中華料理では「醤(ジャン)」がつく調味料が多いけれど、これはタレとかソース状のものの総称。有名な豆板醤もそうだが、いろんな「ジャン」がある。
豆板醤(トウバンジャン)
これがソラマメから作られていることは知っていただろうか? ソラマメと唐辛子を発酵させたもので、200年以上の歴史がある。麻婆豆腐など辛みをつけたいものに使われている。
甜麺醤(テンメンジャン)
小麦粉を発酵させた甘味噌で、ホイコーローや北京ダックにつけることが多い。
苦椒醤(コチュジャン)
韓国発祥のジャンで、もち米が主原料。米の発酵で作るので甘みがあるのが特徴で、トウガラシがきいている甘辛い味だ。
同じ「ジャン」でも原料が色々と違うのには驚きだ。一般的に米・小麦・大豆などの穀物を発酵させるタイプと、エビ・魚など魚介を発酵させるタイプが多いらしい。それに比べてもXO醤がどれほど贅沢な原料を使っているのかが分かる。
【追加雑学②】使い方難民の方へ、おすすめアレンジレシピ
XO醤は材料の旨みが濃縮しているのでとても美味しいのだが、単体で食べたときの味を文字にするのが難しい。「旨み」としか書けないのがもどかしいのだが、加熱せずそのまま食べられるのも特徴だ。
自宅で使えれば料理上手になれること間違いなし! さっそく挑戦してみよう。
一番簡単なのはおつまみ感覚でそのまま使うことだろう。冷ややっこやクリームチーズにのせるとおつまみにぴったりである。おかゆや白飯にのせるのもおいしい。
加熱すると独特の香ばしさが引き立つので、チャーハンや炒め物にももちろんとても合う。レモンを使った炒め物で酸味をプラスしたり、カレー粉と炒め合わせてコクを倍増させる使い方もおすすめだ。
また、焼きそば・焼うどんなどの麺を炒める系の料理に使ってみよう。具と炒め合わせることで一気に贅沢な料理に早変わり! 手軽に作りたいランチも豪華になる。

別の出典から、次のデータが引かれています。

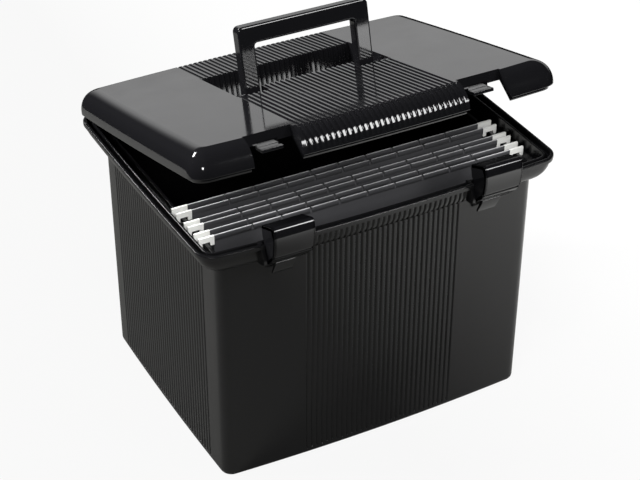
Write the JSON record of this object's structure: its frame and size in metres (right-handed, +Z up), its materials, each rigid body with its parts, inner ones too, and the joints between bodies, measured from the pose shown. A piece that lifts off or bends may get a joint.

野菜・肉・エビやイカなど、なんでも合うのがXO醤の強みだ。
雑学まとめ
使い慣れない調味料ながら、意外と簡単に取り入れられるXO醤。野菜炒めに足すだけでもおいしいので、むしろ料理初心者にはありがたい。
それにしても、みずから「最・高・級!」と主張しているこの調味料。誕生から三十数年で世界的に有名になっているから、名前負けはしていない。
生誕から同じくらい経過している筆者の知名度と比べると…なんだか悲しくなってきた。今夜はXO醤チャーハンを作って食べてやろう。